Salvador Elizondo nació en la ciudad de México en 1932. Con Farabeuf, o la crónica de un instante (Serie del Volador, 1965) obtuvo el Premio Villaurrutia y un reconocimiento internacional que se refleja en sus traducciones al alemán, francés e italiano. Posteriormente ha publicado, en esa misma serie, El Hipogeo Secreto (1986) y El retrato de Zoe (1969).
El universo es un libro, dice Mallarmé; el mundo es su lectura. Si ser lector es el hecho anónimo por excelencia de la actividad humana, es también la más elaborada de sus funciones y su modo de relación más evidente. Que la obra sea depende por igual del espectador que del creador; leer es el acto que confiere existencia al libro y vuelve transparente u opaco lo escrito; es la polaridad autor-lector la que instaura el espacio exacto en que tiene lugar el texto: “El poeta que escribe muere para nacer en el poeta que lo lee”. Un libro de lectura, como El grafógrafo, igual que una escultura para mirar, es algo que se complace en ser visto; en ese sentido éste es un libro de arte por el acabado y el tono de la primera proposición de que nace. La articulación de sus signos, en el ámbito de su pura composición, parece dar relieve a ese concreto intercolumnio que es la obra y cuyos contornos son el lector, sujeto y el autor ¿objeto? Es también, acaso, uno de esos raros libros ejecutados después de haber sido leídos, y que parecen estar escritos con la mirada.

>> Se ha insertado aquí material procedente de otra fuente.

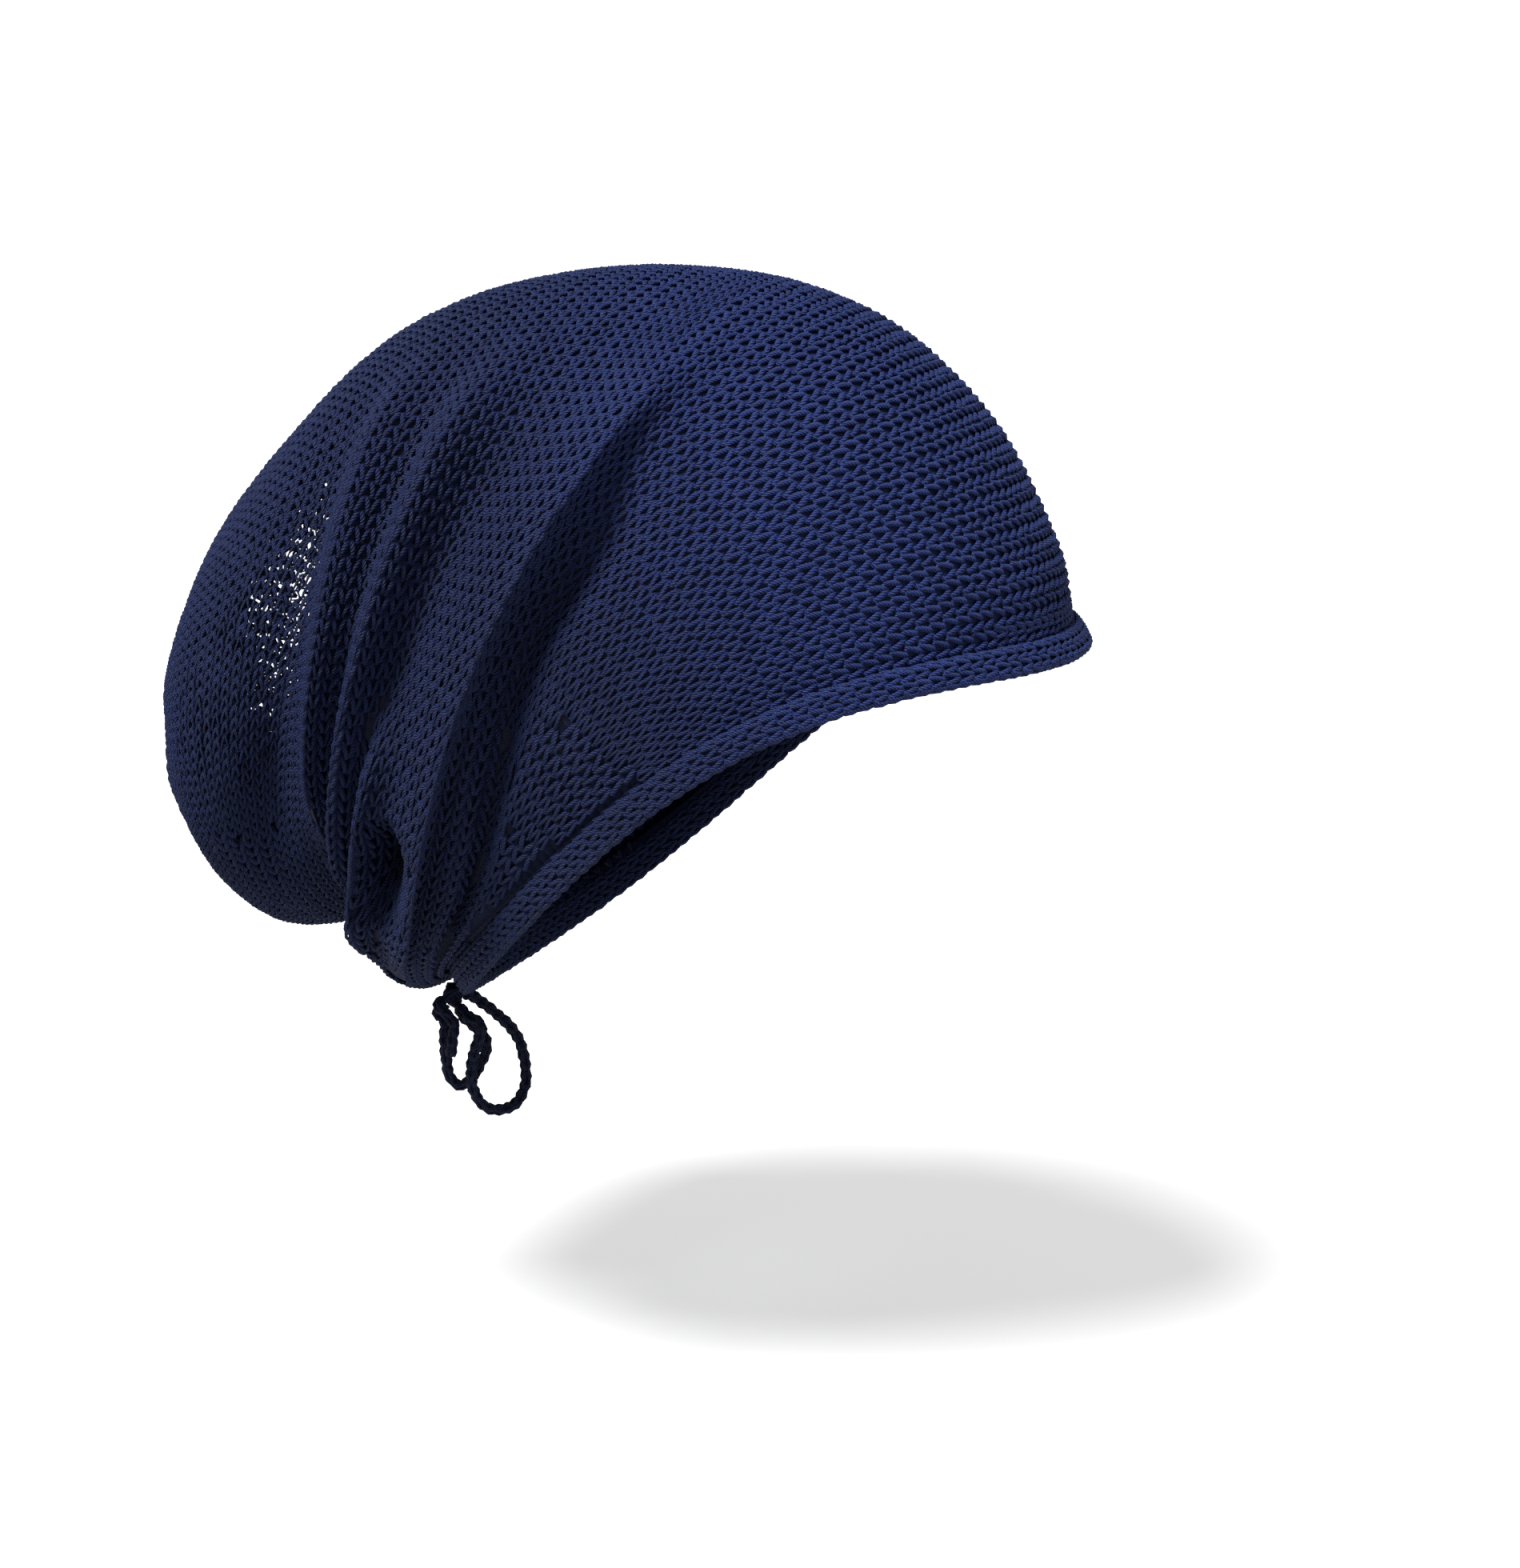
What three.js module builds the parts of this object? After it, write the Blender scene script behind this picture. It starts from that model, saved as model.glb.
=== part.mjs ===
// Slouchy knitted beanie with a drawcord bow at the nape, in the shape that it has when worn.
// Millimetres. +Z is up, -Y is the forehead side, -X is the wearer's right.
// The origin is the head seat: the middle of the opening that the head goes into.

import * as THREE from 'three';
import { mergeVertices } from 'three/addons/utils/BufferGeometryUtils.js';

// Driving sizes of the hat
const HAT_DEPTH = 240;
const HAT_RISE = 190;
const HAT_BREADTH = 160;
const WALL = 2.4;
const GAP = 0.3;

// Driving sizes of the rolled hem
const HEM_HEIGHT = 8.0;
const HEM_THICKNESS = 4.2;
const HEM_STANDS_OUT = 0.7;
const HEM_SQUARENESS = 0.6;

// Driving sizes of the folds and of the gathered end
const FOLD_HEIGHT = 11.0;
const FAR_FOLD_SHARE = 0.8;
const FAR_FOLD_SHIFT = 0.3;
const GATHER_PLEATS = 10;
const GATHER_HEIGHT = 1.0;
const GATHER_DIMPLE = 4.0;

// Driving sizes of the drawcord
const CORD_D = 3.3;
const CORD_SIDES = 8;
const CORD_STEP = 4.0;
const KNOT_R = 4.0;
const KNOT_TURN = 169;
const KNOT_RISE = 2.0;

// How fine the knit body is cut
const STEPS_ROUND = 56;
const STEPS_UP = 44;
const HEM_SIDES = 10;
const ROWS = [
  { row: 0, ring: 0 },
  { row: 3, ring: 1.2 },
  { row: 35, ring: 11.2 },
  { row: STEPS_UP, ring: 16 },
];

// The knit body is a tube of rings that fan out from a pinch at the nape. Each row is one ring:
// front = its forehead or top end, nape = its nape or underside end (back and up are shares of
// HAT_DEPTH and HAT_RISE), half = half its breadth and lift = how far its sides rise, as shares.
const SECTIONS = [
  { frontBack: -0.322, frontUp: 0.308, napeBack: 0.347, napeUp: -0.209, half: 0.481, lift: 0.0708 },
  { frontBack: -0.312, frontUp: 0.384, napeBack: 0.354, napeUp: -0.223, half: 0.487, lift: 0.0667 },
  { frontBack: -0.284, frontUp: 0.465, napeBack: 0.361, napeUp: -0.232, half: 0.494, lift: 0.0608 },
  { frontBack: -0.243, frontUp: 0.554, napeBack: 0.368, napeUp: -0.240, half: 0.500, lift: 0.0533 },
  { frontBack: -0.184, frontUp: 0.636, napeBack: 0.375, napeUp: -0.247, half: 0.503, lift: 0.0467 },
  { frontBack: -0.112, frontUp: 0.701, napeBack: 0.384, napeUp: -0.253, half: 0.506, lift: 0.0408 },
  { frontBack: -0.026, frontUp: 0.742, napeBack: 0.400, napeUp: -0.254, half: 0.506, lift: 0.0354 },
  { frontBack: 0.062, frontUp: 0.759, napeBack: 0.415, napeUp: -0.241, half: 0.503, lift: 0.0304 },
  { frontBack: 0.152, frontUp: 0.760, napeBack: 0.421, napeUp: -0.208, half: 0.500, lift: 0.0217 },
  { frontBack: 0.244, frontUp: 0.746, napeBack: 0.416, napeUp: -0.161, half: 0.494, lift: 0.0129 },
  { frontBack: 0.335, frontUp: 0.715, napeBack: 0.426, napeUp: -0.132, half: 0.487, lift: 0.0042 },
  { frontBack: 0.421, frontUp: 0.658, napeBack: 0.482, napeUp: -0.168, half: 0.475, lift: 0.0000 },
  { frontBack: 0.507, frontUp: 0.554, napeBack: 0.538, napeUp: -0.175, half: 0.452, lift: 0.0000 },
  { frontBack: 0.570, frontUp: 0.457, napeBack: 0.577, napeUp: -0.129, half: 0.410, lift: 0.0000 },
  { frontBack: 0.610, frontUp: 0.340, napeBack: 0.605, napeUp: -0.069, half: 0.338, lift: 0.0000 },
  { frontBack: 0.633, frontUp: 0.229, napeBack: 0.622, napeUp: 0.001, half: 0.219, lift: 0.0000 },
  { frontBack: 0.650, frontUp: 0.085, napeBack: 0.650, napeUp: 0.085, half: 0.0, lift: 0.0 },
];
const RINGS = SECTIONS.length - 1;
const LIFT_TO_FRONT = 0.8;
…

En la prosa de lengua española inventada por Bioy, Lezama, Borges, pocas escrituras como ésta se vuelven verdadera cosa mentale, proyección de una geometría cuya desmesura es, literal y literariamente, aquella en la que se funda el rigor más obstinado.
Con la escritura como única evidencia de su pensamiento, Elizondo crea un mundo nuevo con las palabras: bajo la pluma del grafógrafo el lenguaje adquiere una vida propia. Maestro en la práctica ritual de la digresión, "explora la amplitud del movimiento pendular de la imaginación", para delinear sus estampas con precisión poética.